Born in West Germany, former Green Bay Packers quarterback David Whitehurst grew up in Georgia as a fan of the team that would draft him in the eighth round of the NFL Draft in 1977. While playing college football at Furman, he even wore number 15 in honor of Bart Starr, his favorite Green Bay player, and who suddenly was his coach.

His dreams of one day being an NFL star for the franchise he loved would never come to pass, however – he immediately was relegated to being the backup to Lynn Dickey, for whom the team had traded the season before.

And then, early in 1977, Dickey got hurt. A broken leg would keep him sidelined into the 1979 season.

On came Whitehurst – and the results were, well, mixed. The lean, 6-2 quarterback with long brown hair would make his first NFL start on Monday Night Football in the first ever Monday night game played at Lambeau Field. He went 12 of 24 with three picks in a 10-9 Packers loss.

His career as a Packer was up and down from there, with flashes of talent blended with head-scratching mistakes. Over his seven years in Green Bay, he threw for 6,205 yards on 51.4% passing, but managed only 28 touchdowns against, gulp, 51 interceptions.

Still, Whitehurst relished being a Packer, despite seeing very little action after Dickey’s return. And then, in 1981, the Packers picked another quarterback sixth overall in Rich Campbell. It appeared Whitehurst’s time might have come to an end. As he tells it, he heard about the pick on the radio while driving home after having just bought a house in Green Bay.

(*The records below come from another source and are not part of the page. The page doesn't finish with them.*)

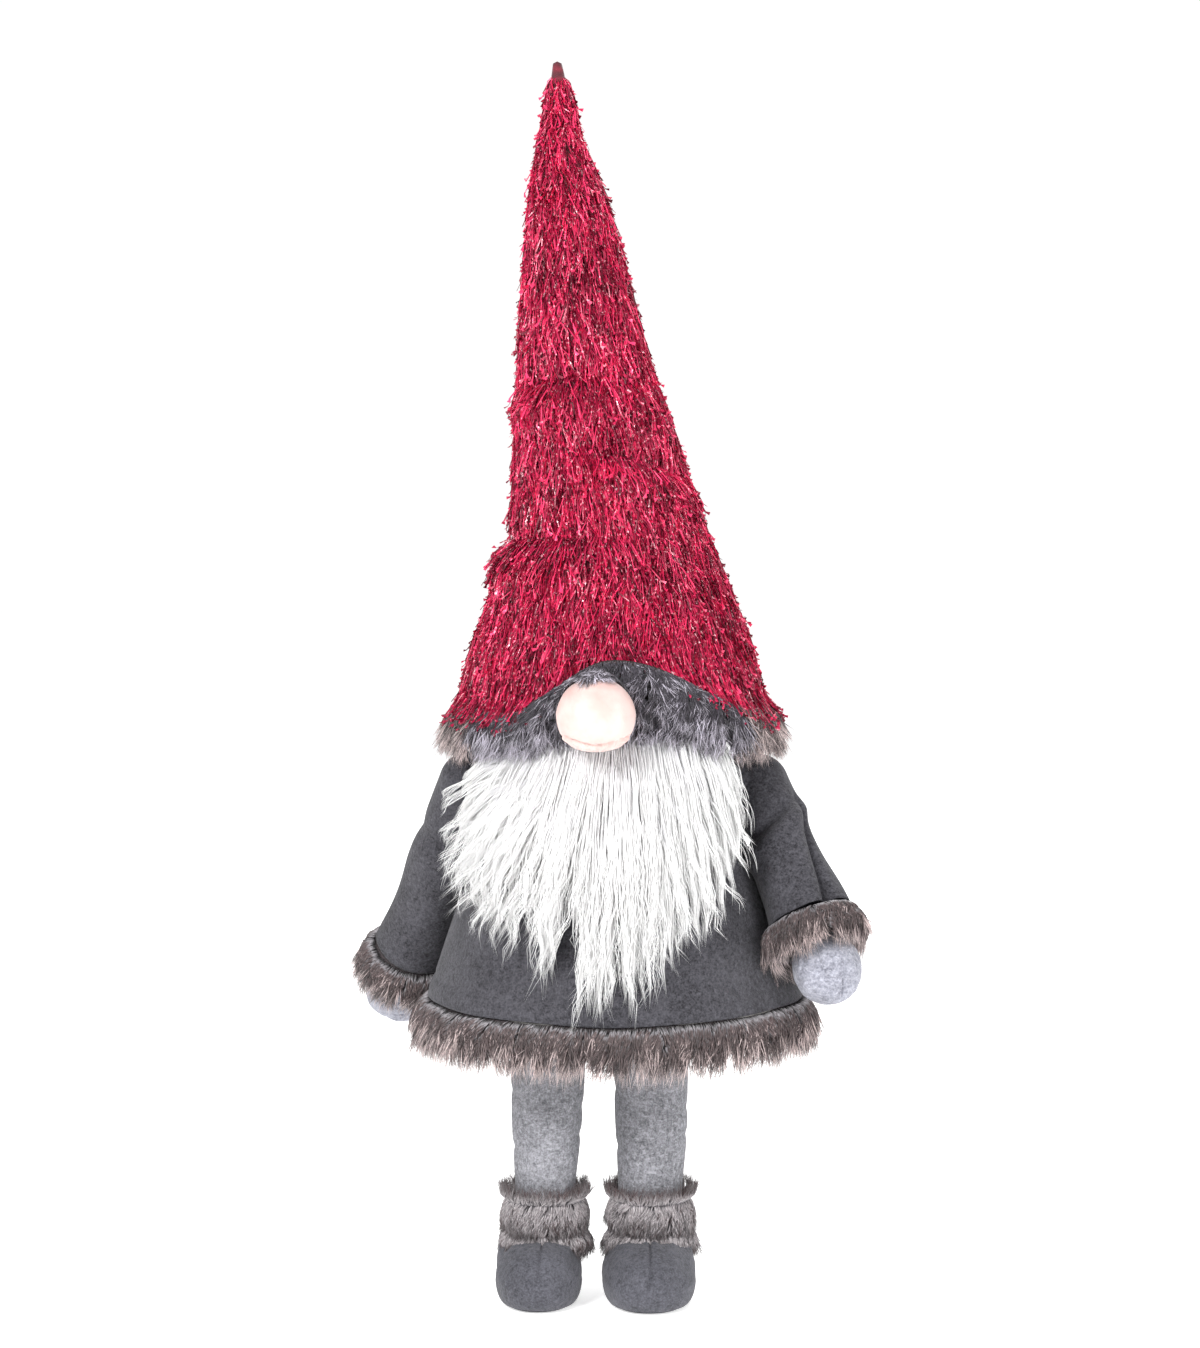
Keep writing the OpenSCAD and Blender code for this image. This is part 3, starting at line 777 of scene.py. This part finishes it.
    def bottom_point(self, u, v):
        """The flat felt bottom, a disc with a rounded edge."""
        edge = self.sole_reach(TURN * u) * 0.80
        height = 0.0034
        base = Vector((self.boot.x, self.boot.y, 0))
        if v < 0.35:
            return base + around(TURN * u) * (edge - height / 2) * v / 0.35
        if v < 0.65:
            bend = (v - 0.35) / 0.30 * math.pi
            way = around(TURN * u) * (edge - height / 2 + height / 2 * math.sin(bend))
            return base + way + UP * height / 2 * (1 - math.cos(bend))
        return base + around(TURN * u) * (edge - height / 2) * (1 - v) / 0.35 + UP * height

    def tier(self, low, high, radius, rise):
        """A fur surface round the ankle between two heights, whose strands rise or fall."""
        def surface(u, v):
            angle = TURN * u
            z = high + (low - high) * v
            root = Vector((self.ankle.x, self.ankle.y, z)) + around(angle) * (radius
                                                                              + 0.003 * math.sin(math.pi * v))
            return root, around(angle), UP * rise, 1.0
        return surface


# ---------- the nose ----------

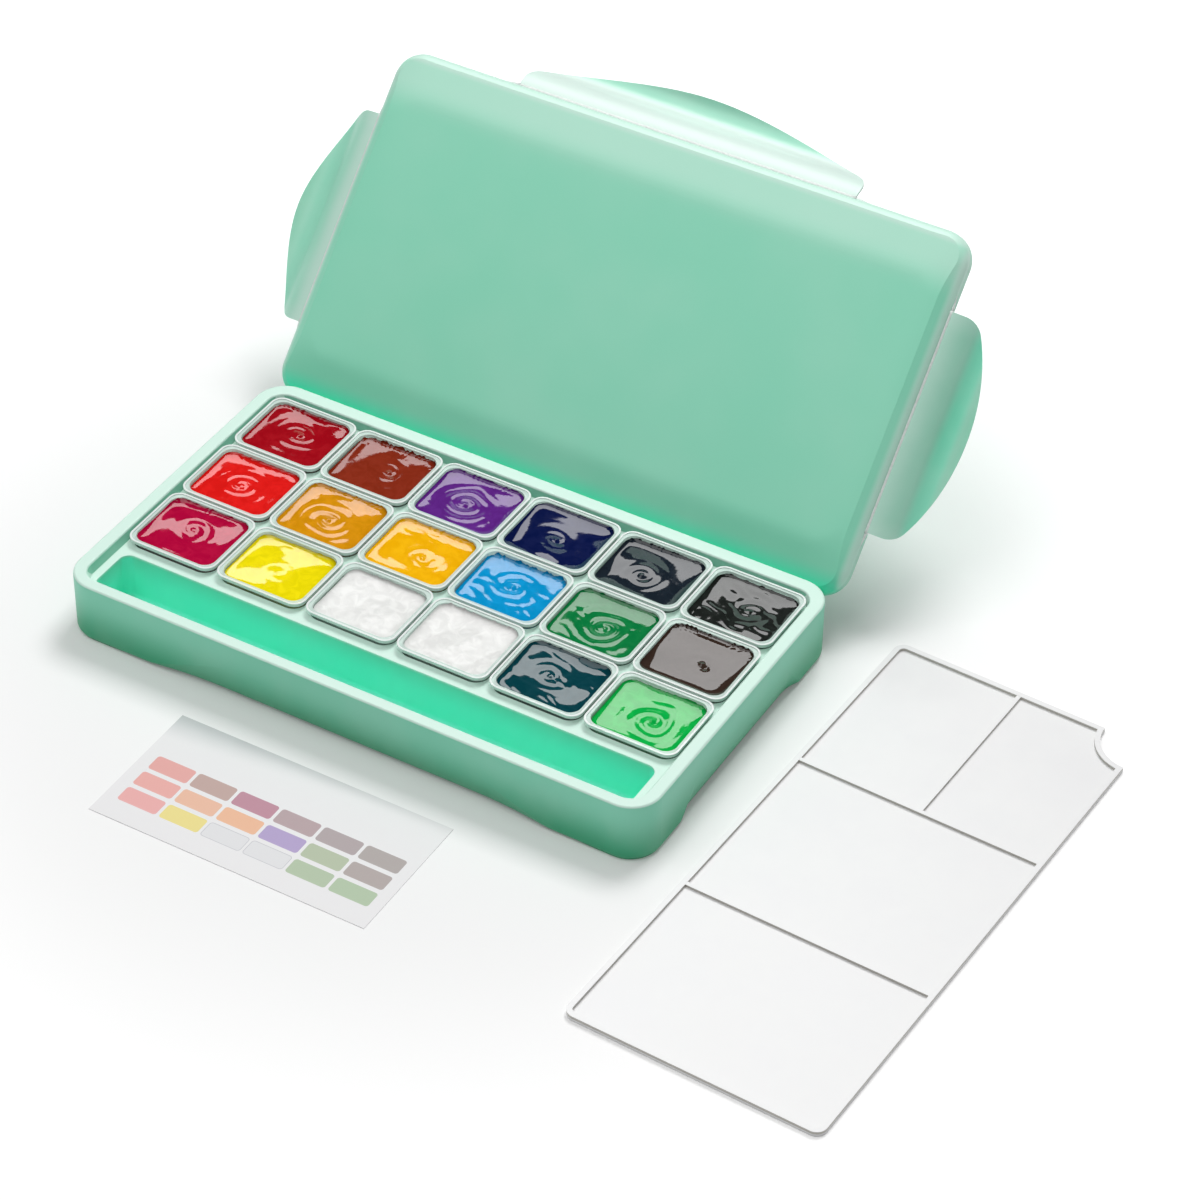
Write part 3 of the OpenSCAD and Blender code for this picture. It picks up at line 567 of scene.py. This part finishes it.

“I was wondering how I was going to pay for this house,” he told UPI in 1981.

But in early November, Dickey was again sidelined for a game against the Seattle Seahawks at Lambeau Field. Instead of going with his rookie first-rounder, Whitehurst got the start. He completed 19 of 31 passes for 205 yards and three touchdowns in a 34-24 Packers victory.

After being routinely booed during his stint as a starter with Dickey sidelined, nearly 50,000 Packers fans cheered him as he walked off the field following the victory.

“I'd love to say 'I showed you guys,'’' he told the media after the game. “But I don't really feel that way.”

He continued on as Dickey’s backup through the 1983 season as Campbell struggled to get a foothold in the NFL on his way to becoming one of the Packers’ all-time first-round busts. And then, following the 1983 season, Starr was fired as head coach. His former teammate Forrest Gregg was hired to replace him, and Whitehurst was released. He signed with the Kansas City Chiefs as a backup, but never played.

Ironically, Whitehurst had just signed a new contract not long before being cut – after turning down an offer to presumably become a starter in the USFL. He preferred, however, to remain in Green Bay, even as a backup.

“At one point, yes, I was considering it,” he said at the time. “But toward the end of the season, I wasn't.”

After leaving the NFL, Whitehurst started his own residential construction company, David Whitehurst Homes. He became far more successful in business than on the field.

Interviewed at a Packers alumni golf outing last year by the Green Bay Press-Times, Whitehurst expressed zero regrets about his time with the team.

“How fortunate I was to come to Green Bay to begin with, and to have Bart Starr as my head coach [was] unreal,” Whitehurst said. “When I was a kid, the Green Bay Packers were my favorite team. And then, Bart Starr was my favorite player.”

Perhaps fellow Green Bay alum Davante Adams summed it up best back in January when he said, “Once a Packer, always a Packer.”